I play 4e drifted ever so slightly to a light narrativism (again, in the Forge sense - "Story Now" - the thematic content of my 4e game is very much the stock-standard stuff of heroic fantasy RPGing). [MENTION=27160]Balesir[/MENTION] has explained very well on multiple occasions how 4e supports a "light gamism" where the "step on up" element isn't so much in "Will we or won't we win", but rather "Look at the deftness with which I can play my PC" and also "Look how many encounters we handled before we needed to take a rest." (The second you obviously can't do without longer term resources. The first is independent of it.)
And some other posters, including LostSoul, have articulated what I think is a coherent conception of 4e as a high concept simulationist game (again in the Forge sense): the players are in a certain sense just along for the ride, as they get to find out what happens to their PCs on the long but ultimately glorious journey from Heroic to Epic. I suspect that quite a bit of 2nd ed play was like this, and many 2nd ed modules (as well as earlier modules like Dragonlance) seem to presuppose this sort of approach. I likewise suspect that a lot of Adventure Path play in 3E/PF is like this, too. And the Foreword to Moldvay Basic could also be read as promising this sort of play experience, even though (in my view) the mechanics are virtually incapable of delivering it (unless, just as 2nd ed encouraged, the GM fudges "in the interests of the story").
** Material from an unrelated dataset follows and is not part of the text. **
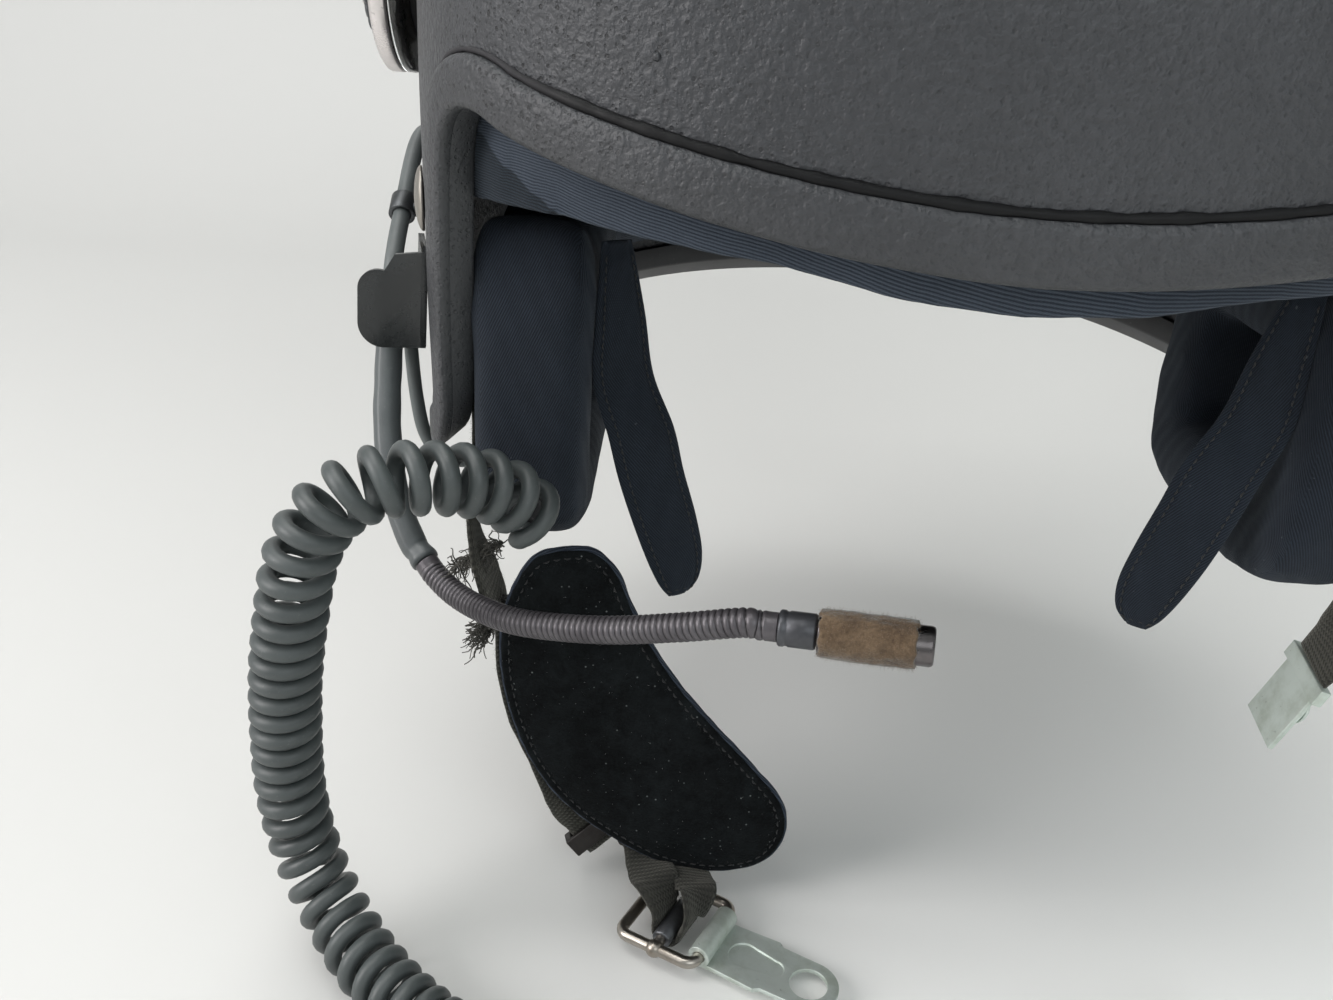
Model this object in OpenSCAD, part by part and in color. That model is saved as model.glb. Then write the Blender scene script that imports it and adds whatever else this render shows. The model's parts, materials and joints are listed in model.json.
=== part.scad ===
// Ballistic helmet with a wide face opening, a hinged clear visor, a boom microphone
// on a gooseneck, a curly lead and a chin strap with a kidney-shaped pad and a hook buckle.
// Frame: +Z up, the face looks along -Y, the wearer's right is -X.
// The origin is the middle of the wearer's head at brow height, where the head holds the helmet.

/* [Shell] */
// Half of the shell's width from ear to ear
shell_half_w = 136; // [132:1:142]
// Reach of the shell in front of its middle
shell_front = 137; // [132:1:142]
// Reach of the shell behind its middle
shell_back = 150; // [142:1:160]
// Height of the dome above its widest level
dome_h = 100; // [95:1:110]
// Height of the widest level above the brow
wide_z = 45; // [42:1:48]
// Distance of the shell's middle behind the origin
mid_y = 25; // [22:1:28]
// Wall of the outer shell
shell_t = 6.5; // [5.5:0.25:7.5]
// Lowest point of the brow edge, at the middle of the face
brow_z = 6; // [2:1:10]
// Rise of the brow edge from the middle to its corners
brow_rise = 18; // [14:1:20]
// Heading of the face opening's upper corner, from straight ahead
corner_deg = 53.5; // [52:0.5:55]
// Height of the bottom edge at the ears
ear_z = -70; // [-74:1:-66]
// Height of the bottom edge at the nape
nape_z = -60; // [-66:1:-54]

/* [Rim] */
// Width of the raised band round the face opening
band_w = 10.8; // [9:0.2:12]
// Extra width of the band at the middle of the brow
band_more = 1.7; // [0:0.1:2.5]
// Height of the raised band above the shell
band_h = 2.2; // [1.5:0.1:3]
// Width of the sealant bead along the band
bead_w = 1.6; // [1.2:0.1:2]
// Wall of the rubber edge trim
trim_t = 1.2; // [0.8:0.1:1.6]
// Depth to which the edge trim covers the shell
trim_w = 7; // [5:0.5:9]

/* [Linings] */
// Thickness of the impact foam
foam_t = 15; // [12:0.5:17]
// Height of the foam's edge at the ears
foam_z = 22; // [20:1:26]
// Rise of the foam's edge from the ears to the brow
foam_tilt = 26; // [22:1:28]
// Thickness of the crown pad
crown_t = 9; // [6:0.5:12]
// Half angle that the crown pad covers
crown_deg = 34; // [28:1:38]
// Thickness of the brow pad
brow_t = 20; // [16:0.5:22]
// Depth of the brow pad's lower edge below the middle of the brow
brow_drop = 11; // [9:0.2:12]
// Thickness of the nape pad
nape_t = 18; // [14:0.5:20]

/* [Ears] */
// Thickness of an ear cushion from the shell towards the head
ear_t = 29; // [27:0.5:30]
// Distance from the shell's widest line to an ear cushion
ear_in = 21.25; // [20.5:0.25:24]
// Length of an ear cushion, front to back
ear_len = 106; // [100:1:110]
// Height of an ear cushion
ear_h = 86.5; // [84:0.5:89]
// Width of the roll that goes round the ear
ear_roll = 27.5; // [26:0.5:28]

/* [Visor] */
// Height of the pivots above the brow
pivot_z = 48; // [46:0.5:52]
// Distance of the pivots behind the origin
pivot_y = 14; // [10:0.5:18]
// Radius of the pivot bolt
bolt_r = 4; // [3:0.25:5]
// Radius of the rubber pivot pad and the spacer
pad_r = 18.5; // [16:0.5:20]
// Thickness of the pivot pad
pad_t = 1.8; // [1.4:0.1:2.4]
// Thickness of the pivot spacer
spacer_t = 1.8; // [1.4:0.1:2.4]
// Thickness of the clear visor
visor_t = 3.5; // [3:0.25:4.5]
// Radius of the visor's lugs and of the clamp discs
disc_r = 26; // [24:0.5:28]
// Thickness of a clamp disc
disc_t = 4.8; // [4:0.2:5.6]
// Radius of a clamp knob
knob_r = 18.5; // [17:0.5:21]
// Thickness of a clamp knob
knob_t = 2.8; // [2.4:0.1:3.6]
// Radius of a knob's cap
cap_r = 11.5; // [9:0.5:14]
// Thickness of a knob's cap
cap_t = 2.4; // [2:0.1:3]
// Room between the band and the inside of the visor
visor_room = 17; // [14:0.5:20]
// Height of the visor's upper edge above the pivots when closed
visor_up = 12; // [8:1:16]
// Reach of the visor below the pivots when closed
visor_down = 130; // [120:1:136]
// Angle to which the visor is raised
visor_open_deg = 70; // [62:1:74]

/* [Boom] */
// Radius of the boom's cable
tube_r = 2.4; // [2:0.1:2.6]
// Radius of the earphone's cable
phone_cable_r = 1.9; // [1.4:0.1:2]
// Radius of the thick boom sleeve
sleeve_r = 3.7; // [3.3:0.1:4]
// Radius of the gooseneck over its ribs
goose_r = 3.3; // [3:0.1:3.5]
// Number of ribs on the gooseneck
goose_ribs = 56; // [40:1:70]
// Radius of the microphone socket
socket_r = 3.9; // [3.6:0.1:4.3]
// Length of the microphone socket
socket_len = 8; // [6:0.5:10]
// Radius of the felt sleeve on the microphone
felt_r = 4.9; // [4.7:0.1:5.3]
// Length of the felt sleeve
felt_len = 21; // [17:0.5:23]
// Radius of the microphone capsule
capsule_r = 4.3; // [4:0.1:4.5]
// Length by which the capsule stands out of the felt
capsule_out = 3.2; // [2:0.2:3.6]

/* [Curly lead] */
// Diameter of the lead
wire_d = 4.4; // [3.8:0.1:4.6]
// Outer diameter of the curls
curl_d = 17.5; // [16:0.5:19]
// Curls in the loose stretch over the boom
loose_curls = 14; // [10:1:14]
// Curls in all
curls = 41; // [36:1:41]
// Radius of the plug's grip
grip_r = 8; // [7:0.5:9]
// Length of the plug's grip
grip_len = 34; // [28:1:38]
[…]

The point of this long catalogue is to illustrate that there is a long tradition in D&D of non-gamist play, as well as varieties of gamism.
In non-gamist play, the fact that PCs have abilities that can "subvert" encounters is not objectionable because it undermines the challenge. In some non-gamist play (eg process simuation and world exploration) it may not be objectionable at all. Light gamism of the sort Balesir enjoys may also be able to accomodate it, provided the dosage is limited (if not somewhat limited, it might lead to too many encounters being ended in that fashion and therefore not creating the space for more intricate forms of showing off). A certain sort of hard gamism might also be able to tolerate, or even embrace them, if the main goal of play is to build PCs capable of serially and systematically rendering the challenges that the GM throws up irrelevant. (I personally wouldn't find this very satisfying, but I get the sense that there may be some 3E players who like this sort of thing - it makes "build" very important.)
Dragonlance-style story play doesn't like encounter-subverting abilities, I don't think, because they impede the story (the classic "Why didn't they just teleport to Mount Doom?" scenario). And I don't like them for my light narrativist play for a different reason, namely, they impede the GM's control over scene framing - and if the goal of play is to make the players make thematically interesting choices by confronting their PCs with urgent situations, you don't wan't the players to be able to just step their PCs out of those situations by using scene-reframing abilities.
What does this mean for teleport, disintegrate etc? You can change your balance metric from the encounter to the adventure (whatever exactly that means) and your story-telling group still won't want them (no teleporting to Mount Doom!), your light narrativist group still won't want them (even if resources are balanced over the adventure, resource management is just a means to an end, and the GM should still be exercising authority over scene-framing) and your light gamists will want them carefully rationed (ie no mechanic that lets you use them at a pace of exactly one per encounter).
Conversely, even if you keep your balance metric focused on the encounter, your hard gamist probably won't object to them, and your light gamist can probably tolerate them within the limits that I've mentioned.
So I think it's not always helpful to frame design arguments, or argue for design linkages, within a particular approach to play. Particularly when there have even been whole editions which, via text or mechanics or widespread practices among their players, have prioritised other approaches to play.